Wednesday, January 30, 2013

40 years too long (Written January 20th)

"Where have all the graveyards gone? Gone to flowers, everyone"....or so that Pete Seeger song goes (famously performed by the folk group Peter, Peter and Mary). If you aren't familiar with this song, it is a very touching and poignant song often performed by folk groups in protest to the Vietnam War-- all those flowers gone to graveyards in remembrance of so many, many dead. I guess it natural, then, that this song has been running through my head lately as the black cloud of the anniversary of Roe V. Wade will soon be upon us.

February is the month of my birth and since I was born after January 22nd 1973, I consider myself to be a survivor. I survived the true war on women: I was able to make it out of my mother's womb alive. My birthday serves as a yearly reminder to thank God for giving me the mother He did as I realize that I was only a mother away from no birthday at all. It is beyond sad for me to think of those 55 million casualties, many friends I will never know, blessings from their lives that I will never receive.

55 million dead babies: far too many flowers.

This Tuesday, the media and many so called feminist leaders will tell us (as they do every year at this time) that we should be celebrating this historic landmark "civil rights" decision for women. Oh yes, we'll all have to somehow try and keep our lunches down when gray-haired feminist after gray-haired feminist is rolled out for all to see celebrating this so-called right to choose. We will shake our heads in disbelief at hearing the voice of our own president joining this chorus of celebration: A man whose voice no one would have ever heard had his mother exercised the kind of "choice" he not only celebrates, but now mandates. The legal victory for reproductive choice that was based on a lie, turning our wombs into battlegrounds and giving pregnant women only one choice: Should I be the mother of a live baby or a dead one?

All the while women are waiting to finally get what we supposedly won. Especially, in light of what so many women have clearly lost.

So many women have lost their self-esteem and any healthy concept of self-worth. Women struggle with body image issues and issues of self-harm. Many women have lost the connection to their own bodies, this connection severed so violently, that they are easily duped into celebrating harmful chemicals and devices as "healthcare." Many young women have no idea of their true worth and the value of their own identity, sacrificing their precious bodies (detached from their minds and hearts) at the altar of unworthy male attention. Women have unwittingly surrendered the ability to recognize true love, settling for a weekend hook-up instead of embracing the gift of a lifetime love-up.

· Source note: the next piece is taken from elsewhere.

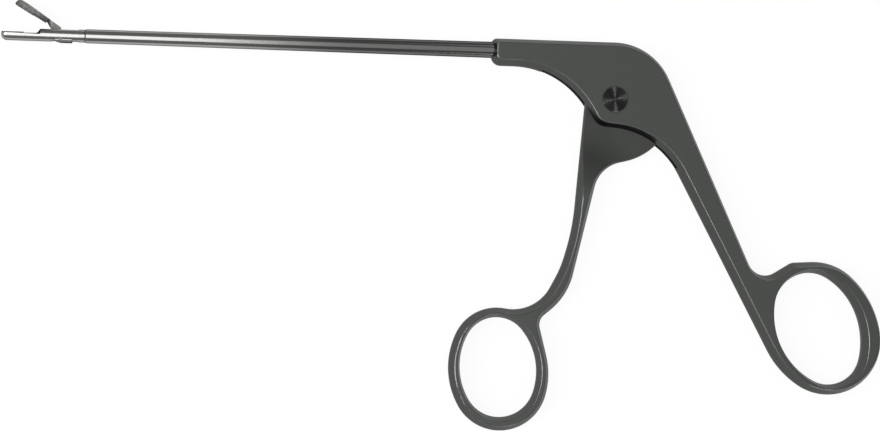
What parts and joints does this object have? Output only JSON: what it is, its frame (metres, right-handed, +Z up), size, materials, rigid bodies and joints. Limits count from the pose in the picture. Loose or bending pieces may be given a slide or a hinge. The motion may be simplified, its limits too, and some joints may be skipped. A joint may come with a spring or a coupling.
{
  "type": "loose body grasper",
  "caption": "Hand-held endoscopic grasper with ring handles, a slender tapered shaft and a hinged, toothed upper jaw driven by an inner rod.",
  "frame": {"origin": "where the handle's pivot axis meets the plane that the instrument lies on", "axes": "+X along the shaft from the jaws to the finger rings, +Y to the side that the upper jaw opens to, +Z up out of the plane that it lies on"},
  "size_m": [0.2381, 0.1112, 0.008],
  "materials": {
    "satin_dark_steel": "satin, blasted dark grey",
    "polished_steel": "polished",
    "turned_steel": "turned",
    "jaw_steel": "fine satin"
  },
  "bodies": {
    "frame": {"rear_handle": "satin_dark_steel", "pivot_pin": "turned_steel", "shaft_tube": "polished_steel", "rod_guide_bush": "turned_steel", "fixed_jaw": "jaw_steel", "jaw_pivot_pin": "turned_steel"},
    "front_handle": {"front_handle": "satin_dark_steel"},
    "drive_rod": {"drive_rod": "turned_steel", "rod_ball": "turned_steel", "rod_fork": "jaw_steel", "drive_pin": "turned_steel"},
    "upper_jaw": {"upper_jaw": "jaw_steel"}
  },
  "joints": [
    {"name": "handle_hinge", "type": "hinge", "parent": "frame", "child": "front_handle", "pos_m": [0, 0, 0.004], "axis": [0, 0, 1], "range_deg": [0, 9]},
    {"name": "rod_slide", "type": "slide", "parent": "frame", "child": "drive_rod", "axis": [-1, 0, 0], "range_m": [0, 0.00201]},
    {"name": "jaw_hinge", "type": "hinge", "parent": "frame", "child": "upper_jaw", "pos_m": [-0.14763, 0.0117, 0.004], "axis": [0, 0, 1], "range_deg": [0, 31.01]}
  ],
  "couplings": [
    {"joint": "rod_slide", "follows": "handle_hinge", "m_per_rad": 0.01275},
    {"joint": "jaw_hinge", "follows": "handle_hinge", "ratio": 3.4444}
  ]
}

When I was little, my Dad would often tell me Bible stories and he never missed an opportunity to tell me that I was even more valuable than that pearl of great price. My parents raised me to believe that my body and my sexuality were gifts from a loving God. My father was present, emotionally and physically, and somewhere in all of this I got the message they were so carefully trying to send: I was worthy of love.

I wonder what our society might look like if more girls were raised with this kind of loving care. Maybe we wouldn't be in need of such landmark "civil rights" decisions.

Yet, we have reason to be encouraged. Women, especially young women, are embracing the pro-life movement like never before. More and more people identify with the pro-life movement and are more comfortable speaking out against abortion to family and friends. We routinely see Planned Parenthood clinics closing, just like the local one here in my area that closed about 2 years ago. In addition to the pro-abortion clinics that are closing, we are seeing many new pro-life initiatives like The Guiding Star Project and specifically pro-woman, pro-life clinics such as the Women's Care Center in my hometown of Duluth, Minnesota opening this year right across the street from the local abortion clinic.

"The light shines in the darkness, and the darkness has not overcome it." (John 1:5)

So as we embark on 40 years of dead little babies and a trail of wounded mothers and fathers, let us pray for the next forty years:

Let us pray that God will make us signs of His love to women so they many never have to feel such despair.

Let us pray that little girls everywhere are raised to know what a gift being a woman truly is and are raised in the beautiful knowledge of their true worth.

Let us pray for an end to abortion and for the healing of so many wounded mothers and fathers made victims by this culture of death.

Finally, let us pray that we may someday soon see an end to what we have been forced to witness over these last 40 years: 55 million dead babies, without flowers, who aren't remembered in graveyards.